As the days stretched into weeks, and the weeks gave way to months, Omar Marino Dominguez Mejia tried not to lose faith that someday he and his son would be reunited.
“I never lost hope that sooner or later I would be with my son again,” he said.
Their reunion came this week, as federal authorities raced to meet a court-imposed Thursday deadline to reunite more than 2,500 children separated from their parents after crossing the U.S.-Mexico border illegally. The parents and children were separated as a result of the Trump administration’s “zero tolerance” immigration policy.
Dominguez and his 8-year-old son, Arin, on Thursday recounted their reunion a day earlier and their tortuous journey to the United States. Dominguez, 46, and Arin had fled Honduras and arrived at a border bridge in south Texas about three months ago. That’s when father and son were separated.

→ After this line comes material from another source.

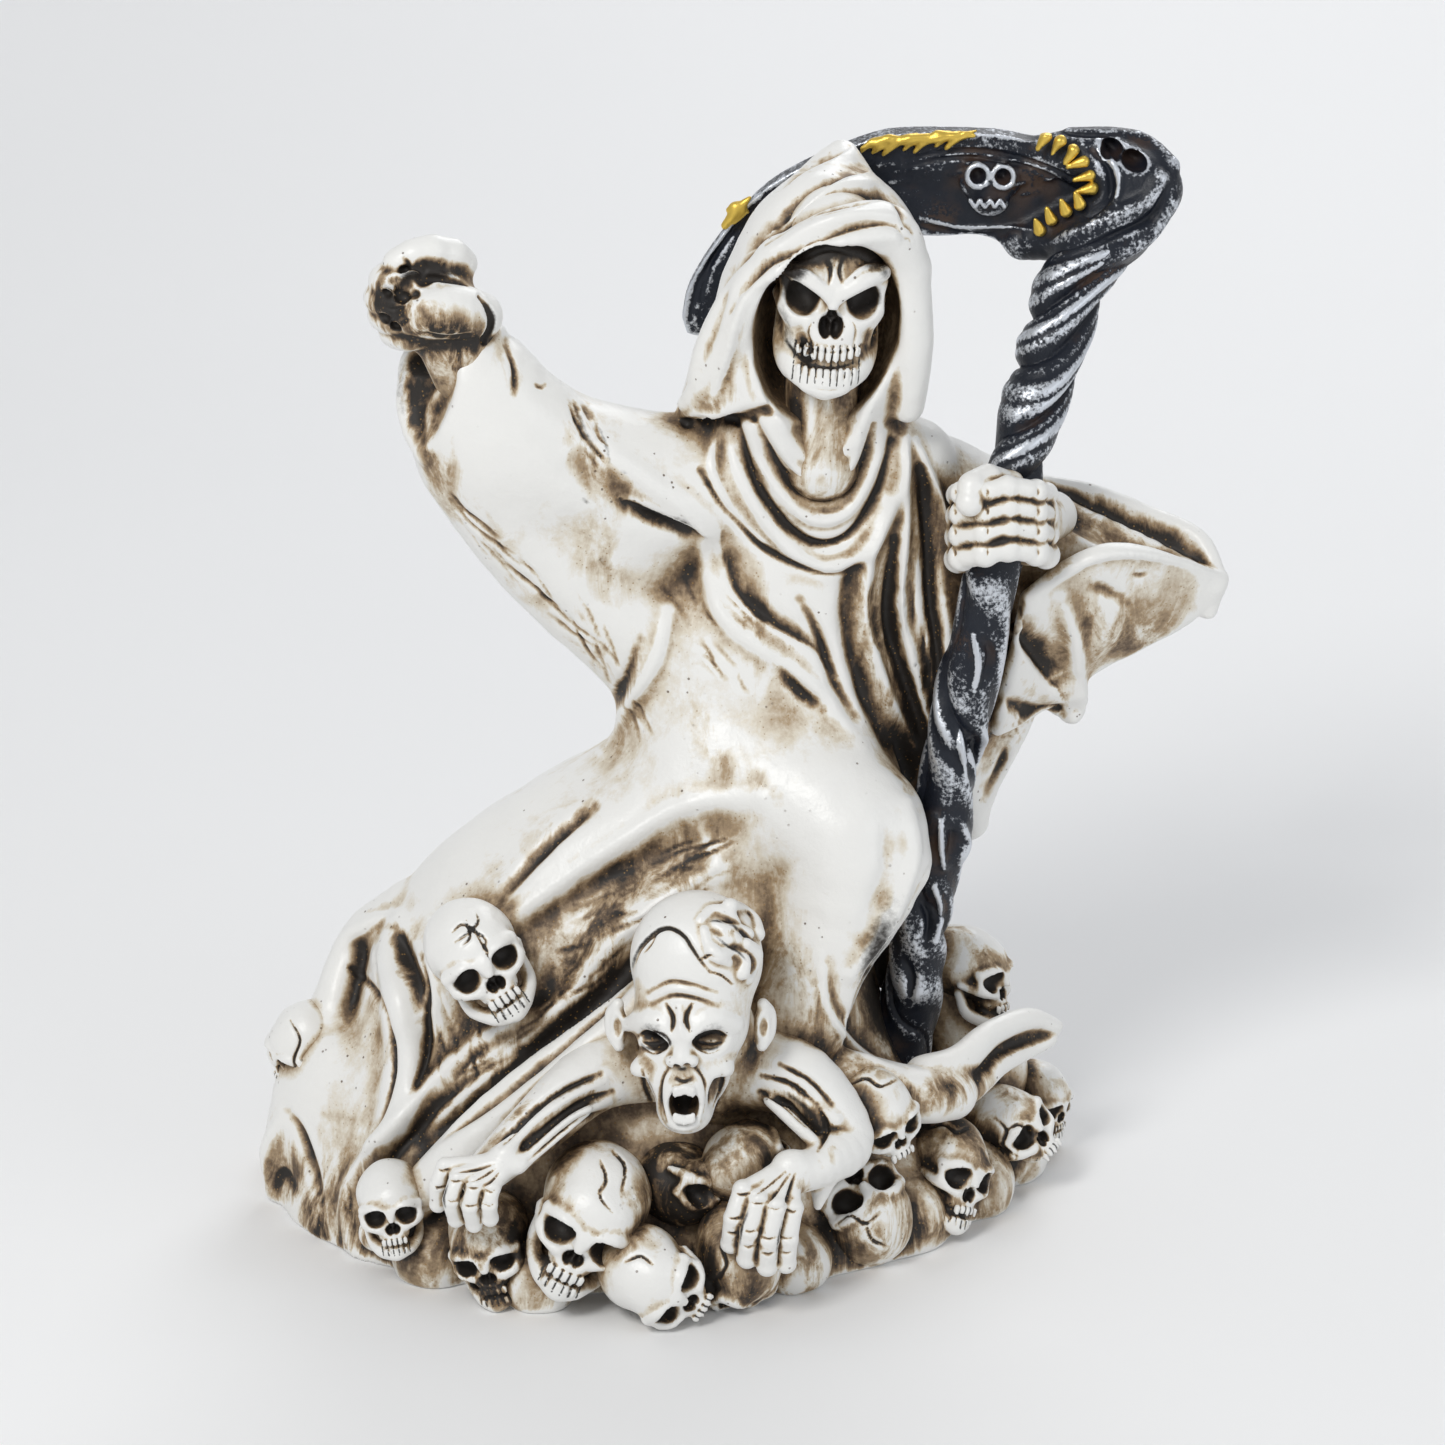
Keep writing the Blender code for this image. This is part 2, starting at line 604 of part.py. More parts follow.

“I presented myself to immigration seeking protection to save my life and that of my son because we were always running, trying to find a safe place,” Dominguez said.
Dominguez was held at a detention center in Texas while Arin was sent to live with a foster family in New York.
On Wednesday, they were reunited and taken to the Basilica of Our Lady of San Juan del Valle, a massive shrine Catholic Charities has converted into a shelter for about 300 immigrants a day in San Juan. It’s so crowded, some immigrants sleep on mats in conference rooms, hugging newly returned children. Volunteers from neighboring parishes bring meals — on Wednesday, Dominguez and his son had hamburgers.
At a news conference Thursday at the basilica, Arin and his father were joined by the Rev. Jorge Gomez, rector of the basilica, and Sister Norma Pimentel, who has been coordinating relief efforts for Catholic Charities.
Arin said he was treated well by his foster family. In May, he celebrated his 8th birthday with them, and he showed off a gold chain they had given him as a gift. When they learned he would be returning to Texas, he said, his foster mother cried and offered to host him and his father. On Thursday, he chatted with his mother back in Honduras via WhatsApp as she cooked.
The separation appeared to have been harder on Dominguez, who recalled in detail having his son taken away from him.
“We always went together. Being separated from my son was very hard; it hurt a lot. He had never been separated from me. When they told me they would take him, that I would be deported and he would be kept there, I felt like I couldn’t live without him,” he said.
In that moment, Dominguez said, he was overcome with sadness.
“I couldn’t breathe,” he said.
But, he added, he never lost hope and clung to that.
Father and son now plan to travel to Kentucky, where Dominguez said he hoped to find work to support his wife and six children back in Honduras. “There’s lots of hope and opportunities there,” he said.